I’ve always walked into the school year ready to start a new piece of research. Last year, I thought my thesis work was going to be about the River Des Peres. This year, I was set on a body of work about viewing the Olympics as landscape. But once I’m in the studio, I go with my gut on what feels most intuitive to make at a given time. It turned out this year that I was captivated thinking about the wind and atmosphere of Greece and trying to sensorially relocate back there. I think that’s when opportunities come your way — when you have a focus and sense of direction.

#4 How to put together an exhibition on your own

I decided that I wanted to build out a body of work that would become an exhibition this year — that was my goal for the fellowship. I had been thinking about my MFA thesis work and how there were other gestures I wanted to add, but the capacity, time, or ability just didn’t fit into that timeline.

Advocating for my own success and visibility is something I really took the reins of this year, especially by inviting the community in for studio visits. I still don’t know a lot, but I’m learning.

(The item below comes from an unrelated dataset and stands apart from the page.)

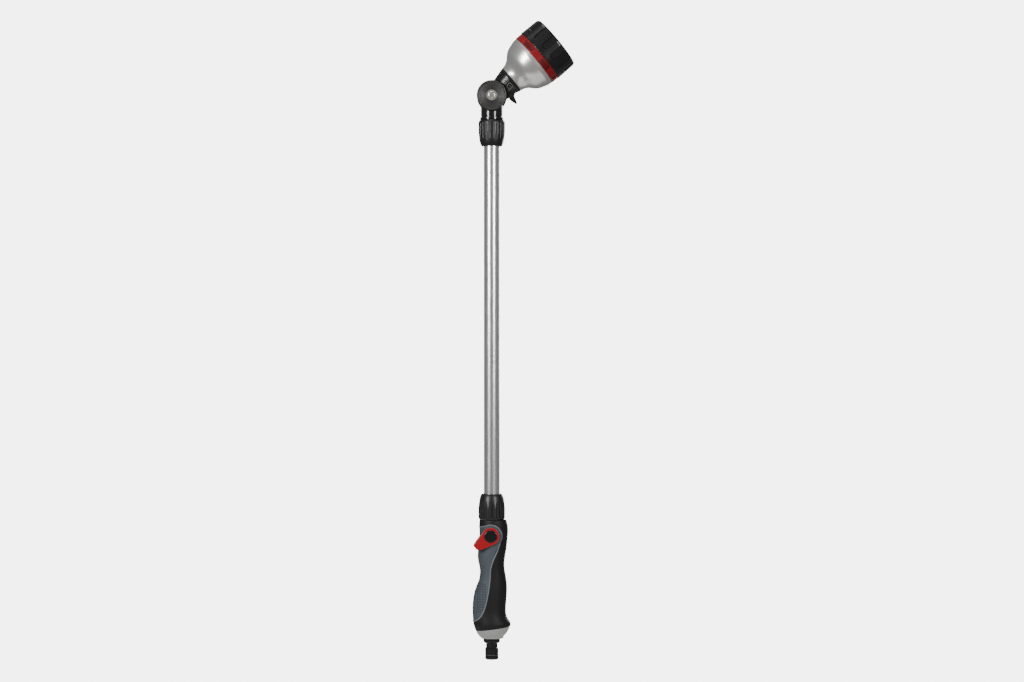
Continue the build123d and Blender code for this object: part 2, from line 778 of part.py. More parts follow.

Putting an exhibition together on your own is really hard. I was planning nine months out, and I learned that most exhibitions are planned out multiple years in advance, especially if you want a space to yourself. This one almost didn’t happen, but I really hustled, and finally someone said yes. A studio visit with Gina Grafos, the chief curator and director of visual and literary art at the Kranzberg Arts Foundation, opened up an opportunity to have a pop-up exhibition in their space. I appreciate that visit and Gina’s support so much—the exhibition wouldn’t have happened without it.

#5 You know you love a place once you leave it.

A lot of my work explores place, and I’m focused on water — I knew that a year ago, but I wasn’t sure how to claim it until more recently. Place isn’t just landscape, it’s people and contact and culture. I love sitting down by the Mississippi River near the Arch and just letting the day end. But, I don’t feel as grounded here as in places where water is more accessible and more integrated, which has been an important experience and realization for me. I care deeply for the ocean and the sea in Greece, where my family is from, and that sense of longing while I’ve lived in St. Louis has helped me figure out the right work to make here. Every piece I made for the exhibition this spring was like an anchor trying to reattach myself to a different location and time — like little portals. I’m curious if I’ll be making about Missouri in the future, when I’m elsewhere. Ask me in a year!

#6 You’ll always forget how much time, effort, and support installation takes.

The work to get an exhibition ready is a feat. I wrote myself a lot of notes on how things felt so that I have a better memory of how long things take next time, including scheduling enough rest for myself.

#7 It feels good to finish a project and know where your energy is going to go next.

Finishing my exhibition was intense, but I feel satisfied. I think of each piece in the exhibition as a paragraph that contributed to a larger essay, and that essay is complete. Now, I get to revisit some work I was creating before the exhibition ramped up. I’ll make another visit to Greece, and I’ll get to test out these floating, wearable sculptures that I’ve been working on.

#8 There won’t be another year like this.

There was no place more magical that I could have spent my first year after graduate school, because I already knew how to make here. I had a foundation, a community, and access to tools and shops and got to focus on making, while still having access to learning opportunities. Just a few weeks ago, I learned about tap and die, which is a way to connect metal without having to weld.

Right now, I understand a life in the arts to be uncertain and unpredictable, and I enjoyed the gift of stability and sustained community from this year.